**** DATA TO PROCESS

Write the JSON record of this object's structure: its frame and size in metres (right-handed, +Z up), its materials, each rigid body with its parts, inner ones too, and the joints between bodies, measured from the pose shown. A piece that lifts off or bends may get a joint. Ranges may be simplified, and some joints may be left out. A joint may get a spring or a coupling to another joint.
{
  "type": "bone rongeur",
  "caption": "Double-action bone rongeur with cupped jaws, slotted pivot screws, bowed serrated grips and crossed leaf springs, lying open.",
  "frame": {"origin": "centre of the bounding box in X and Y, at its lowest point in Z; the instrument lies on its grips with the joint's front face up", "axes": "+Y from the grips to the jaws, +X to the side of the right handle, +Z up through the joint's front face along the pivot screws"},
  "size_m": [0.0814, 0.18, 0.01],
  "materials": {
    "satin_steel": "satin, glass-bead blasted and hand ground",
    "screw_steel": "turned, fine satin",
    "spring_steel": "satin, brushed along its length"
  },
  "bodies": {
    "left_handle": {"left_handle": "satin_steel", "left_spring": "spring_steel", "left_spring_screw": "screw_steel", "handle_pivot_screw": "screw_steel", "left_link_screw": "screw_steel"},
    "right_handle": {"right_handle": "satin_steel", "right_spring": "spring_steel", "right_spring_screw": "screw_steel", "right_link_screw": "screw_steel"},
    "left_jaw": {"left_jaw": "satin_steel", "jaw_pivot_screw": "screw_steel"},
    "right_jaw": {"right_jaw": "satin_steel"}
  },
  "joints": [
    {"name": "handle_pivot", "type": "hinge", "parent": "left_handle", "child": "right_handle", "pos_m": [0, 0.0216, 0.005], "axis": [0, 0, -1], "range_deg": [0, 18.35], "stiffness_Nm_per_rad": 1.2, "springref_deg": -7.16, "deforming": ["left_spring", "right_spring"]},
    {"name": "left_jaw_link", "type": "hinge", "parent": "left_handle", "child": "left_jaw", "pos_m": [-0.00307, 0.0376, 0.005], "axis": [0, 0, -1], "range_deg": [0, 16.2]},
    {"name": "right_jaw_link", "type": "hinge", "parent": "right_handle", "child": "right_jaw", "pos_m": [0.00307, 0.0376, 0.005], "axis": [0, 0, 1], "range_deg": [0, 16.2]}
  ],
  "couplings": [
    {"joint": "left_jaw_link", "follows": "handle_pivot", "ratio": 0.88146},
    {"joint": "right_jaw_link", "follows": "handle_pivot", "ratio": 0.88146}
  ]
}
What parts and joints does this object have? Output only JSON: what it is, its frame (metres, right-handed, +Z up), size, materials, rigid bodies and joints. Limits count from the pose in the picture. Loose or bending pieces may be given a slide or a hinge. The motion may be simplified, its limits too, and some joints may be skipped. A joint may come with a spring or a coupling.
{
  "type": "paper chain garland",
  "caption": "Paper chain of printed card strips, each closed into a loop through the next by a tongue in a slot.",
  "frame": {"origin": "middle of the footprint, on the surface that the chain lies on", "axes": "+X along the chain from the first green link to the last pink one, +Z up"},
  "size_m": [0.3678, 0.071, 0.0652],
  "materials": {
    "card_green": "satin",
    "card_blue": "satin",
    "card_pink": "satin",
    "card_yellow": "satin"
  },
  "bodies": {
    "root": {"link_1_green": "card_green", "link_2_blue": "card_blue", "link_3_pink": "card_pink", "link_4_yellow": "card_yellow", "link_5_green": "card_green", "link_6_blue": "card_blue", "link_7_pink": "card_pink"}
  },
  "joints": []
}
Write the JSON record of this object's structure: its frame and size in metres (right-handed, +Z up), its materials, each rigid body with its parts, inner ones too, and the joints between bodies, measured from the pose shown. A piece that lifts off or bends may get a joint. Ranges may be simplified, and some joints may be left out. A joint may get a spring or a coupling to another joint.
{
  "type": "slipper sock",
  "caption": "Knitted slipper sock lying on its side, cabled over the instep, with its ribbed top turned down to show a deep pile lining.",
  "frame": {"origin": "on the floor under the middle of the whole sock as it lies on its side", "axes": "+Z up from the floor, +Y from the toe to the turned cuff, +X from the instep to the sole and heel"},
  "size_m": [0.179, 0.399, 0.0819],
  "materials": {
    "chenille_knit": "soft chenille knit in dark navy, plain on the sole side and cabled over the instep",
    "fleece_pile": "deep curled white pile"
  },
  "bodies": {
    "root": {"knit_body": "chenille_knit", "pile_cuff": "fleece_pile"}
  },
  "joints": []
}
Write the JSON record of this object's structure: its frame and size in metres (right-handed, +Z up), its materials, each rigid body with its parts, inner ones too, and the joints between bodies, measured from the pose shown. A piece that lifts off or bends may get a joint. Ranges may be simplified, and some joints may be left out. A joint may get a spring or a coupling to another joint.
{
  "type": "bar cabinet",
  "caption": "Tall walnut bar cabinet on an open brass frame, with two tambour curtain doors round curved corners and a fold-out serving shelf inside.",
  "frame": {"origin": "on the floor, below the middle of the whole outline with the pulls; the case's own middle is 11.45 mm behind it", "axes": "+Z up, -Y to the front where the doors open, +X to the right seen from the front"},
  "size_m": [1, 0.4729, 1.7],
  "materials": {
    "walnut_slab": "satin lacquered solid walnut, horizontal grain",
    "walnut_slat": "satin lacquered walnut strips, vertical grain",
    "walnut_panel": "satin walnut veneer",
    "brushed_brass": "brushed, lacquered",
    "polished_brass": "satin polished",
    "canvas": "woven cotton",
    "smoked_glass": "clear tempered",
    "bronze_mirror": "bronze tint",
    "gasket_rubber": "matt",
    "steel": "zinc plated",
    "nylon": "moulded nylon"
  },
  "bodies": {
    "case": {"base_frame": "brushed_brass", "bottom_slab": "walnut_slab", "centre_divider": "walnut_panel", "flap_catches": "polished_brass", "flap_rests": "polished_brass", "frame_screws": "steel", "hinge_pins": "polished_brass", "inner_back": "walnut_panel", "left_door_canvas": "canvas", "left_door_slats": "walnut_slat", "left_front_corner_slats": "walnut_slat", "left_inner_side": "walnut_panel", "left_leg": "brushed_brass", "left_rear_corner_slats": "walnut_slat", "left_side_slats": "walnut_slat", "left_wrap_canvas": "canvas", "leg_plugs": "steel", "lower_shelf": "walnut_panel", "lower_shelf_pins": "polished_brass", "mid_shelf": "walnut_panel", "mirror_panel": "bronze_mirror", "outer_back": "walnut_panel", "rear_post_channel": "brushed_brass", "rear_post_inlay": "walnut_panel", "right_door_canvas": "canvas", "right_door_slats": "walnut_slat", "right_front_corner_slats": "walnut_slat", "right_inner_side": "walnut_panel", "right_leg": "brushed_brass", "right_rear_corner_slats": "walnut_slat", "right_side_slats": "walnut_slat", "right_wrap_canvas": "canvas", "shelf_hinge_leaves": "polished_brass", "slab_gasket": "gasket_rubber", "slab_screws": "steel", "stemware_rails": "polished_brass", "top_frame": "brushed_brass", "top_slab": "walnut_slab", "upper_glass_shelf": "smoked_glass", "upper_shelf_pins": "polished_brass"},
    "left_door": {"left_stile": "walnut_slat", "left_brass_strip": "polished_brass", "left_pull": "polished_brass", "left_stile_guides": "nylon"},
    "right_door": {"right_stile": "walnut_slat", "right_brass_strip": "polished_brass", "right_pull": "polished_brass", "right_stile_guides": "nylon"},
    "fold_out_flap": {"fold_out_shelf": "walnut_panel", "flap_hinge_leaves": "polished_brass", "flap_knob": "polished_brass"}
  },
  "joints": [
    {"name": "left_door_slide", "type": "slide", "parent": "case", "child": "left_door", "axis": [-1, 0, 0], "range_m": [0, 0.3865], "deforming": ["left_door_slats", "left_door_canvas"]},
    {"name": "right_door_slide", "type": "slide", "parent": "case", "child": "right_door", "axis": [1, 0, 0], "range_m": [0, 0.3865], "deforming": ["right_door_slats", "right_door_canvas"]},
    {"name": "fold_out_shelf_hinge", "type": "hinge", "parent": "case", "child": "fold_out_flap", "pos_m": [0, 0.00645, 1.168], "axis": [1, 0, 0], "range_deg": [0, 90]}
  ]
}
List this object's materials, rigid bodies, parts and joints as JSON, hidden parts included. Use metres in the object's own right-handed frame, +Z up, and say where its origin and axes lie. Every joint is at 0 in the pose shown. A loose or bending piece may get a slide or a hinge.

********

## WORK TO DO
Write out every line of the data that holds the word "where".

## RESULT OF THE TASK
  "frame": {"origin": "on the floor, below the middle of the whole outline with the pulls; the case's own middle is 11.45 mm behind it", "axes": "+Z up, -Y to the front where the doors open, +X to the right seen from the front"},
List this object's materials, rigid bodies, parts and joints as JSON, hidden parts included. Use metres in the object's own right-handed frame, +Z up, and say where its origin and axes lie. Every joint is at 0 in the pose shown. A loose or bending piece may get a slide or a hinge.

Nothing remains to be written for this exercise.